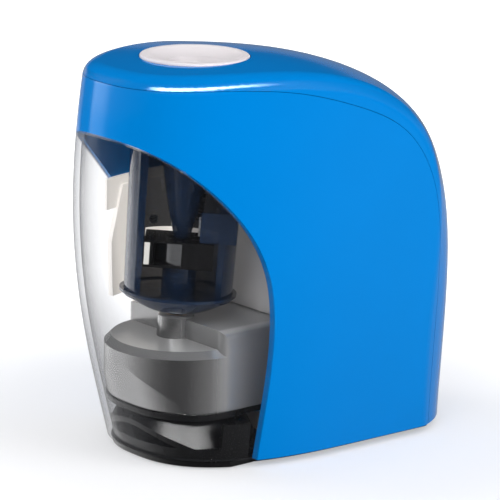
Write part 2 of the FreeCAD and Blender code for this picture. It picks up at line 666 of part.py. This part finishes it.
def tip_spring():
    """Coil spring under the plunger's collar, each half turn a tilted half ring."""
    half_turns, wire, radius = 7, 0.35, 3.6
    bottom = SPRING_W0 + wire + 0.02
    rise = (SPRING_W1 - wire - 0.02 - bottom) / half_turns
    tilt = math.degrees(math.asin(rise / (2 * radius)))
    halves = []
    for i in range(half_turns):
        half = Part.makeTorus(radius, wire, Vector(0, 0, 0), Vector(0, 0, 1), 0, 360, 180)
        half.rotate(Vector(0, 0, 0), Vector(0, 1, 0), tilt)
        half.rotate(Vector(0, 0, 0), Vector(0, 0, 1), 180 * i)
        half.translate(Vector(0, 0, bottom + rise * (i + 0.5)))
        halves.append(half)
    return leaned(joined(halves))


def spindle():
    return leaned(tube(SPINDLE_R, 0, UPPER_GEARS[0] - 0.4, 11.4))


def spindle_bushing():
    return leaned(tube(BUSH_R, SPINDLE_R + RUN, -4, POST_TOP))


# ---------------------------------------------------------------- power and switches
CELL_Z = [13.0 + 15.4 * i for i in range(4)]
CELL_Y = 34.6
TAG_Y, TAG_Z = 8.7, 62.8  # tips of the motor's tags


def aa_cell(z, flip):
    """One AA cell lying across the body with its button end to one side."""
    can = Part.makeCylinder(AA_RADIUS, AA_LENGTH, Vector(-AA_LENGTH / 2, CELL_Y, z), Vector(1, 0, 0))
    button = Part.makeCylinder(2.7, 1.4, Vector(AA_LENGTH / 2 - 0.1, CELL_Y, z), Vector(1, 0, 0))
    cell = can.fuse(button).removeSplitter()
    if flip:
        cell.rotate(Vector(0, CELL_Y, z), Vector(0, 0, 1), 180)
    return cell


def battery_box():
    """Open-backed holder for four cells lying one above another."""
    low, high = CELL_Z[0] - 8.2, CELL_Z[-1] + 8.6
    body = box(-28.0, 28.0, CELL_Y - 9.2, CELL_Y + 5.5, low, high)
    body = body.cut(box(-27.0, 27.0, CELL_Y - 7.6, CELL_Y + 20, low + 1.0, high - 1.0))
    shelves = [box(-12, 12, CELL_Y - 8, CELL_Y - 1, z + 7.35, z + 8.05) for z in CELL_Z[:-1]]
    return joined([body] + shelves)


def contact_plates():
    """Nickel tags at the button ends."""
    plates = []
    for i, z in enumerate(CELL_Z):
        side = -1 if i % 2 else 1
        x = sorted((side * 26.05, side * 26.45))
        plates.append(box(x[0], x[1], CELL_Y - 5, CELL_Y + 5, z - 5, z + 5))
    return Part.makeCompound(plates)


def contact_springs():
    """Conical springs at the flat ends."""
    springs = []
    for i, z in enumerate(CELL_Z):
        side = 1 if i % 2 else -1
        coils = [Part.makeTorus(3.6 - 0.7 * k, 0.3) for k in range(3)]
        for k, coil in enumerate(coils):
            coil.rotate(Vector(0, 0, 0), Vector(0, 1, 0), 90)
            coil.translate(Vector(side * (26.6 - 0.55 * k - 0.1), CELL_Y, z))
        springs.append(joined(coils))
    return Part.makeCompound([solid for spring in springs for solid in spring.Solids])


def drawer_switch():
    """Safety switch body on the partition's foot."""
    return box(20.5, 27.5, -8.2, -2.2, 6.0, 12.0).cut(box(22.9, 25.1, -9, -3.2, 7.9, 10.1))


def switch_plunger():
    """Button that the closed drawer pushes in."""
    return box(23.0, 25.0, -10.8, -4.6, 8.0, 10.0)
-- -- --
EXERCISE AIM
Take the listing above and write it out again exactly.

ANSWER TO THE EXERCISE
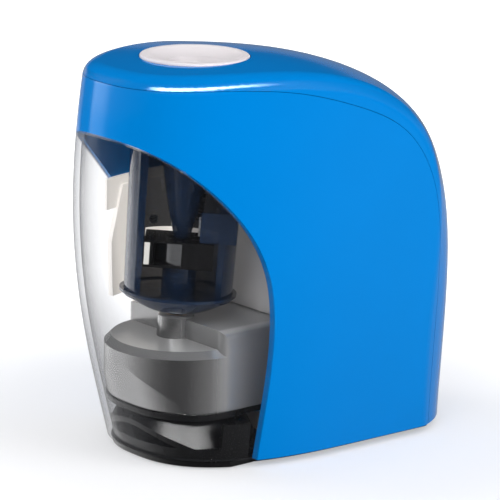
Write part 2 of the FreeCAD and Blender code for this picture. It picks up at line 666 of part.py. This part finishes it.
def tip_spring():
    """Coil spring under the plunger's collar, each half turn a tilted half ring."""
    half_turns, wire, radius = 7, 0.35, 3.6
    bottom = SPRING_W0 + wire + 0.02
    rise = (SPRING_W1 - wire - 0.02 - bottom) / half_turns
    tilt = math.degrees(math.asin(rise / (2 * radius)))
    halves = []
    for i in range(half_turns):
        half = Part.makeTorus(radius, wire, Vector(0, 0, 0), Vector(0, 0, 1), 0, 360, 180)
        half.rotate(Vector(0, 0, 0), Vector(0, 1, 0), tilt)
        half.rotate(Vector(0, 0, 0), Vector(0, 0, 1), 180 * i)
        half.translate(Vector(0, 0, bottom + rise * (i + 0.5)))
        halves.append(half)
    return leaned(joined(halves))


def spindle():
    return leaned(tube(SPINDLE_R, 0, UPPER_GEARS[0] - 0.4, 11.4))


def spindle_bushing():
    return leaned(tube(BUSH_R, SPINDLE_R + RUN, -4, POST_TOP))


# ---------------------------------------------------------------- power and switches
CELL_Z = [13.0 + 15.4 * i for i in range(4)]
CELL_Y = 34.6
TAG_Y, TAG_Z = 8.7, 62.8  # tips of the motor's tags


def aa_cell(z, flip):
    """One AA cell lying across the body with its button end to one side."""
    can = Part.makeCylinder(AA_RADIUS, AA_LENGTH, Vector(-AA_LENGTH / 2, CELL_Y, z), Vector(1, 0, 0))
    button = Part.makeCylinder(2.7, 1.4, Vector(AA_LENGTH / 2 - 0.1, CELL_Y, z), Vector(1, 0, 0))
    cell = can.fuse(button).removeSplitter()
    if flip:
        cell.rotate(Vector(0, CELL_Y, z), Vector(0, 0, 1), 180)
    return cell


def battery_box():
    """Open-backed holder for four cells lying one above another."""
    low, high = CELL_Z[0] - 8.2, CELL_Z[-1] + 8.6
    body = box(-28.0, 28.0, CELL_Y - 9.2, CELL_Y + 5.5, low, high)
    body = body.cut(box(-27.0, 27.0, CELL_Y - 7.6, CELL_Y + 20, low + 1.0, high - 1.0))
    shelves = [box(-12, 12, CELL_Y - 8, CELL_Y - 1, z + 7.35, z + 8.05) for z in CELL_Z[:-1]]
    return joined([body] + shelves)


def contact_plates():
    """Nickel tags at the button ends."""
    plates = []
    for i, z in enumerate(CELL_Z):
        side = -1 if i % 2 else 1
        x = sorted((side * 26.05, side * 26.45))
        plates.append(box(x[0], x[1], CELL_Y - 5, CELL_Y + 5, z - 5, z + 5))
    return Part.makeCompound(plates)


def contact_springs():
    """Conical springs at the flat ends."""
    springs = []
    for i, z in enumerate(CELL_Z):
        side = 1 if i % 2 else -1
        coils = [Part.makeTorus(3.6 - 0.7 * k, 0.3) for k in range(3)]
        for k, coil in enumerate(coils):
            coil.rotate(Vector(0, 0, 0), Vector(0, 1, 0), 90)
            coil.translate(Vector(side * (26.6 - 0.55 * k - 0.1), CELL_Y, z))
        springs.append(joined(coils))
    return Part.makeCompound([solid for spring in springs for solid in spring.Solids])


def drawer_switch():
    """Safety switch body on the partition's foot."""
    return box(20.5, 27.5, -8.2, -2.2, 6.0, 12.0).cut(box(22.9, 25.1, -9, -3.2, 7.9, 10.1))


def switch_plunger():
    """Button that the closed drawer pushes in."""
    return box(23.0, 25.0, -10.8, -4.6, 8.0, 10.0)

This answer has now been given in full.